Electric panel heaters: switch off at the wall and let them cool fully. Use very lightly damp paper and avoid pushing moisture into vents. If in doubt, stick to a dry microfibre and a HEPA vacuum held below the airflow on low power while you brush.
Any heater with electrics needs a cool surface, a light touch and moisture control. When unsure, keep it dry.
Why it feels better to breathe after
Dust is a cocktail of fibres, skin flakes, pet dander and soot-like particles. Warm currents lift it to breathing height. Sensitive noses pick up the change after a clean: fewer irritants, fewer odours and less haze in sunbeams. Bedrooms benefit quickly because nighttime airflow is gentle and persistent.

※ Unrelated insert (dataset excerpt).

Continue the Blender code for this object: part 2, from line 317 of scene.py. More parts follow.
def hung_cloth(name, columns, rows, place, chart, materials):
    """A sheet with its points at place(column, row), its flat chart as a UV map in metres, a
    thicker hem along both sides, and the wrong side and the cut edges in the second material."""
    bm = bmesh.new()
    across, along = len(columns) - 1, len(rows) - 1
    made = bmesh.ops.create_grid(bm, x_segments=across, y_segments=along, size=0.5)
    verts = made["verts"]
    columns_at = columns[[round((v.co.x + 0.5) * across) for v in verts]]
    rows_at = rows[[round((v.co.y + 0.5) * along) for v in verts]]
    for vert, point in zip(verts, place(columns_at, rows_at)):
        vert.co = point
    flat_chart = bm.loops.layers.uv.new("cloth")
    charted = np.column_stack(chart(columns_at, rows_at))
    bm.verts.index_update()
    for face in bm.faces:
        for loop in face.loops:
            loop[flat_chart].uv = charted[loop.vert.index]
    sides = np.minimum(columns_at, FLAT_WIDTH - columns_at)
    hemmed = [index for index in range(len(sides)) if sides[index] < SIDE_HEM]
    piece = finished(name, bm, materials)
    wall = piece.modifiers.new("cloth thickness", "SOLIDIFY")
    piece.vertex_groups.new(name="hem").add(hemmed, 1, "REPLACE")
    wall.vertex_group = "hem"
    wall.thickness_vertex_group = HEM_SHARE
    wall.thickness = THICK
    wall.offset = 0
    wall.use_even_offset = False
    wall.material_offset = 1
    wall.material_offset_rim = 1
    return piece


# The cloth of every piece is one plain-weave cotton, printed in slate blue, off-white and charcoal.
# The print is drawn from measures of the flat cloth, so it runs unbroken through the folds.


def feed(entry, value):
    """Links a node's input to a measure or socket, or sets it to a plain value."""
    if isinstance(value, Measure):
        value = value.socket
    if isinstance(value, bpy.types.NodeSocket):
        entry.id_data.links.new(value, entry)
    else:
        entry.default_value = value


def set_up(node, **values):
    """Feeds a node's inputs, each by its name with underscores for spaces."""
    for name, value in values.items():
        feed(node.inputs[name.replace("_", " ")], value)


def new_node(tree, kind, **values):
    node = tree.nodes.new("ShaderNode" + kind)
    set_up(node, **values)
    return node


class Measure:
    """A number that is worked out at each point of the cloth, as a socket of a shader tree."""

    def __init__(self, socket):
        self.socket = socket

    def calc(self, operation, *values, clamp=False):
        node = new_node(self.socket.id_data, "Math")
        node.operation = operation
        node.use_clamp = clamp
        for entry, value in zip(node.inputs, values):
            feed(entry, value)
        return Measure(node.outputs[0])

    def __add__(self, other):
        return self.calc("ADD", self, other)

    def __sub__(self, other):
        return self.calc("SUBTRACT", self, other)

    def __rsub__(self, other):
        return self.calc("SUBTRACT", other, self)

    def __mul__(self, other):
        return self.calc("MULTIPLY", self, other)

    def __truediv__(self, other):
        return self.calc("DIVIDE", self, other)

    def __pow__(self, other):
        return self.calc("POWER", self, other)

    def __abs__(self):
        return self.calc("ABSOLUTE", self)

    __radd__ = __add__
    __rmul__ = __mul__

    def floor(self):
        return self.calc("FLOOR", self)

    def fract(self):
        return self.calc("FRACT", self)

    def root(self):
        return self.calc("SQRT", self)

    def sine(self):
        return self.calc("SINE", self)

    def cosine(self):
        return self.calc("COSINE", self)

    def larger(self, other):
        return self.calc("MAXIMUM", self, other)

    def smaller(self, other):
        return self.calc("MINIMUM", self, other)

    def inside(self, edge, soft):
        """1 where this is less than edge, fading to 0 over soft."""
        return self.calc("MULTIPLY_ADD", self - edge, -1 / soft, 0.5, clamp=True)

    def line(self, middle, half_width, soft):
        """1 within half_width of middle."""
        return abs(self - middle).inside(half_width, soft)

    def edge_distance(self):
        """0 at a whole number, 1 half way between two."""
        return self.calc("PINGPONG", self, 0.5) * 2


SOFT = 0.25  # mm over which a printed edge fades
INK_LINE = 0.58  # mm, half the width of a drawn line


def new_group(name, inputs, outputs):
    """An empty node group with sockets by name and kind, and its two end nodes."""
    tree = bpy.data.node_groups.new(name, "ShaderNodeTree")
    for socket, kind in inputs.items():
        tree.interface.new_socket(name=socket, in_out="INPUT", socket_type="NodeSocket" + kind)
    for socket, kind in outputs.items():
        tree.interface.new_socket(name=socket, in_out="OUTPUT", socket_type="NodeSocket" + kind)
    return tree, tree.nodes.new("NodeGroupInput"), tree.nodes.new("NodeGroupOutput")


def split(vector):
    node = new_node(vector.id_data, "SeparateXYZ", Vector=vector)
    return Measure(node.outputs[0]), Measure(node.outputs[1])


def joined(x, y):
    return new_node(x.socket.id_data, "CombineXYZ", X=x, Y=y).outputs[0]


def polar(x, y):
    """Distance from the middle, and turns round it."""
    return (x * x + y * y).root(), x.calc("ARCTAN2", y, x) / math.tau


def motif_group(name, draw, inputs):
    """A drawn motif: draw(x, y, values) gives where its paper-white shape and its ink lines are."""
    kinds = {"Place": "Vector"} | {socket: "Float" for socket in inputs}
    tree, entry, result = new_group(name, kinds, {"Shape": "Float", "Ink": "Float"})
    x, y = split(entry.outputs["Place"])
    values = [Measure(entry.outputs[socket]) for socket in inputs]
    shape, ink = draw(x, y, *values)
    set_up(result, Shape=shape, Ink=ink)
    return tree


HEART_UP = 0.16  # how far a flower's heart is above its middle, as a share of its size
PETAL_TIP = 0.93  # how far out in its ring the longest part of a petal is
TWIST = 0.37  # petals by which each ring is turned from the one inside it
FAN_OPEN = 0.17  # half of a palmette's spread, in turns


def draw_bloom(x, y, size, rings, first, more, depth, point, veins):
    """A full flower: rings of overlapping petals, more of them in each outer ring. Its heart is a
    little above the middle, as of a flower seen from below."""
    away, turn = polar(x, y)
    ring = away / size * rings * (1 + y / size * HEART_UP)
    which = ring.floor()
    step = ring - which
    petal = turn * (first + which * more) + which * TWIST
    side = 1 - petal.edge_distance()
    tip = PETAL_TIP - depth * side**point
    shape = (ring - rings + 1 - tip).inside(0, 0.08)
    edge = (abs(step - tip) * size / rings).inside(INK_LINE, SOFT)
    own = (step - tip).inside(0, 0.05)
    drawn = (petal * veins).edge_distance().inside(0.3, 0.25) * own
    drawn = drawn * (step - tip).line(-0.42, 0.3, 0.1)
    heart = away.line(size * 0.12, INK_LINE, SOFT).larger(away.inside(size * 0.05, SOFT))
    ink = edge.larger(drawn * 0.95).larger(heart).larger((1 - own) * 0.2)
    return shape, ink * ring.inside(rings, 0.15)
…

There is also an efficiency angle. Dust-laden fins pass heat less effectively. In convector-style designs, testing shows that significant deposits can cut heat transfer by double digits under lab conditions. Real homes vary, but a cleaner radiator transfers warmth faster and cycles off sooner. That feels like steadier temperatures and can shave running time when it matters.

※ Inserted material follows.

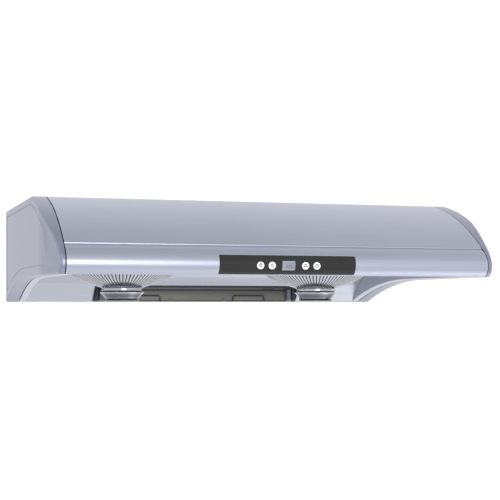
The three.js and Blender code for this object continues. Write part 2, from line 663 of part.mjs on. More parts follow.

Quick extras that compound the gains
Pair the damp-paper method with a low-suction HEPA vacuum held under the radiator as you brush. The towel grabs the bulk; the vacuum traps strays. Move slowly to avoid stirring air.
Bleed water radiators at the start of the season to clear trapped air. Balanced radiators heat evenly, so you avoid cranking the thermostat for cold corners. Check that curtains and furniture do not block the front panel or top grille; a 10–15 cm gap improves convection.
If you keep pets or live near a busy road, schedule a five-minute clean every fortnight and note results on a calendar. You can even watch your smart meter: compare boiler or heater run-times before and after a full-house clean to see the difference over a week.
For households battling odours, a final wipe with a barely damp microfibre and a neutral pH cleaner on the outer panel removes film that traps smells. Skip perfumed sprays; they scent the air rather than remove residues. Maintain indoor humidity around 40–50% where possible. Drier air lets particles hang; moderate humidity helps them settle where your damp sheet can catch them.